* [What is needed] Gather every line that includes the word "into", please.

>> START Source data

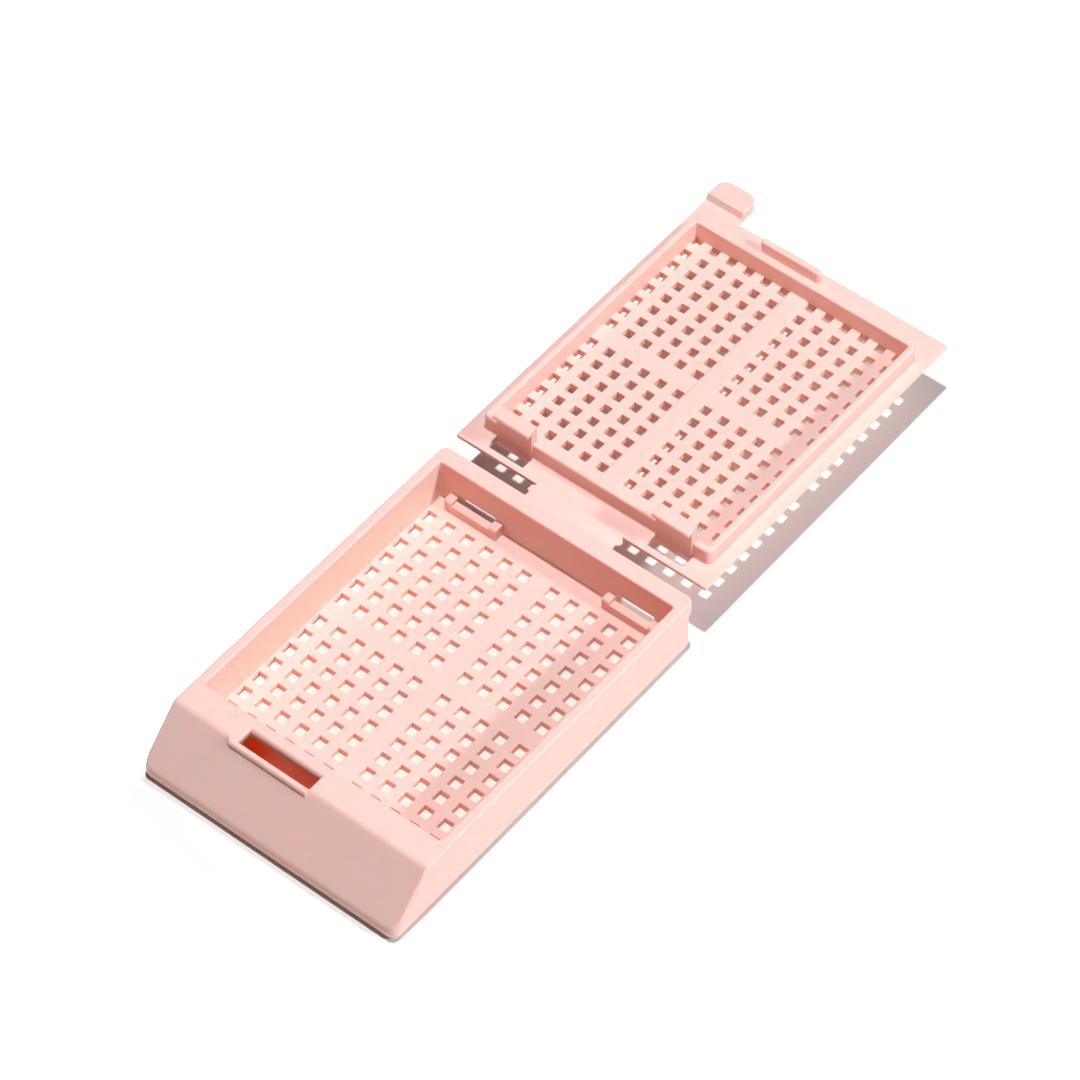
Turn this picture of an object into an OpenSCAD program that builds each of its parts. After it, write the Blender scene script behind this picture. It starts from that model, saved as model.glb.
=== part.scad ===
// Tissue cassette, moulded in one shot and lying open: tray, lid and the film hinge that joins them.
// Millimetres. X runs across, Y runs from the writing face to the lid's pull tab, Z is up from the table.
// Closed, the lid has turned half a turn about the hinge line, so every lid feature that meets the tray
// is placed by mirroring the tray's own feature about that line and taking off a named clearance.

/* [Tray] */
// Width over the side walls
tray_width = 28.8; // [24:0.1:36]
// Length from the front lip to the back of the rear rim
tray_length = 41.9; // [34:0.1:56]
// Height of the rim above the table
tray_height = 6.2; // [5.6:0.1:9]
// Thickness of each side wall
side_wall = 1.01; // [0.7:0.01:1.3]
// Radius of the tray's upright outer corners
corner_radius = 0.8; // [0.4:0.1:1.6]
// Radius of the chamber's upright inner corners
chamber_radius = 0.5; // [0.2:0.1:1]

/* [Rear wall] */
// Depth of the rear rim, front to back
rear_rim = 1.83; // [1.6:0.01:2.6]
// Thickness of the rear wall under the rim
rear_wall = 0.95; // [0.7:0.01:1.4]
// Height of the rim's overhanging lip
rim_lip = 1.5; // [0.9:0.1:2]

/* [Writing face] */
// Slope of the writing face from the table
face_angle = 45.9; // [40:0.1:60]
// Height of the upright lip below the writing face
front_lip = 1.4; // [0.8:0.1:2]
// Radius of the soft bends above and below the writing face
face_round = 1; // [0.3:0.1:1.5]
// Thickness of the writing face
face_wall = 0.95; // [0.7:0.01:1.3]
// Depth of the flat ledge behind the writing face
ledge_depth = 2.91; // [2.7:0.01:4]
// Thickness of the ledge
ledge_wall = 0.85; // [0.6:0.01:1.2]
// Thickness of the wall between the chamber and the hollow under the writing face
front_wall = 0.9; // [0.7:0.01:1.2]

/* [Tray floor] */
// Height of the floor's upper side above the table
floor_height = 1.35; // [1.2:0.05:2]
// Thickness of the floor
floor_wall = 0.65; // [0.6:0.05:1.2]
// Size of a floor hole, across
floor_hole_x = 1.1; // [0.6:0.05:1.3]
// Size of a floor hole, front to back
floor_hole_y = 1.2; // [0.6:0.05:1.3]
// Spacing of the floor holes, across
floor_pitch_x = 2.213; // [1.9:0.001:3]
// Spacing of the floor holes, front to back
floor_pitch_y = 2.0565; // [1.9:0.0001:3]
// Width of the plain rib along the middle of the floor
floor_rib_x = 2.134; // [1:0.001:3]
// Width of the plain rib across the middle of the floor
floor_rib_y = 1.93; // [1:0.01:3]
// Distance of the cross rib in front of the chamber's middle
floor_rib_set = 0.285; // [0:0.005:0.6]
// Least plain floor beside the outer holes
floor_edge_x = 0.1; // [0.05:0.01:1]
// Least plain floor in front of the holes
floor_edge_front = 1.2; // [0.3:0.1:2]
// Least plain floor behind the holes, which clears the hook pockets
floor_edge_rear = 1.9; // [1.6:0.1:3]

/* [Hooks and their pockets] */
// Width of each hook
hook_width = 4.1; // [3:0.1:5]
// Distance of each hook's middle from the cassette's middle
hook_place = 9.15; // [8.4:0.05:10]
// Thickness of the hook's upright blade
hook_blade = 0.6; // [0.4:0.05:0.8]
// Distance that the closed hook's head reaches into the rear wall
hook_bite = 0.22; // [0.1:0.01:0.3]
// Height of the catch under the hook's head, above the lid's flange
hook_catch = 3.45; // [3.2:0.05:4]
// Thickness of the hook's head at its tip
hook_tip = 0.1; // [0.05:0.05:0.2]
// Thickness of the hook's head at its back
hook_head = 0.35; // [0.2:0.05:0.4]
// Plain flange between the lid's hinge edge and the slot in front of each hook
hook_land = 0.69; // [0.4:0.01:0.9]
// Clearance on each side of a hook in its pocket
hook_side_gap = 0.1; // [0.05:0.01:0.3]
// Clearance of the closed catch below the top of its window
hook_catch_gap = 0.15; // [0.1:0.01:0.3]
// Clearance of the closed hook above the pocket's bar
hook_end_gap = 0.1; // [0.05:0.01:0.3]
// Depth of the pocket's slot in the floor, in front of the rear wall
pocket_slot = 0.5; // [0.3:0.05:0.8]
// Thickness of the low bar in front of the pocket
pocket_bar = 0.6; // [0.4:0.05:0.8]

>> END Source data

* [Response to the task]
Turn this picture of an object into an OpenSCAD program that builds each of its parts. After it, write the Blender scene script behind this picture. It starts from that model, saved as model.glb.
// Distance that the closed hook's head reaches into the rear wall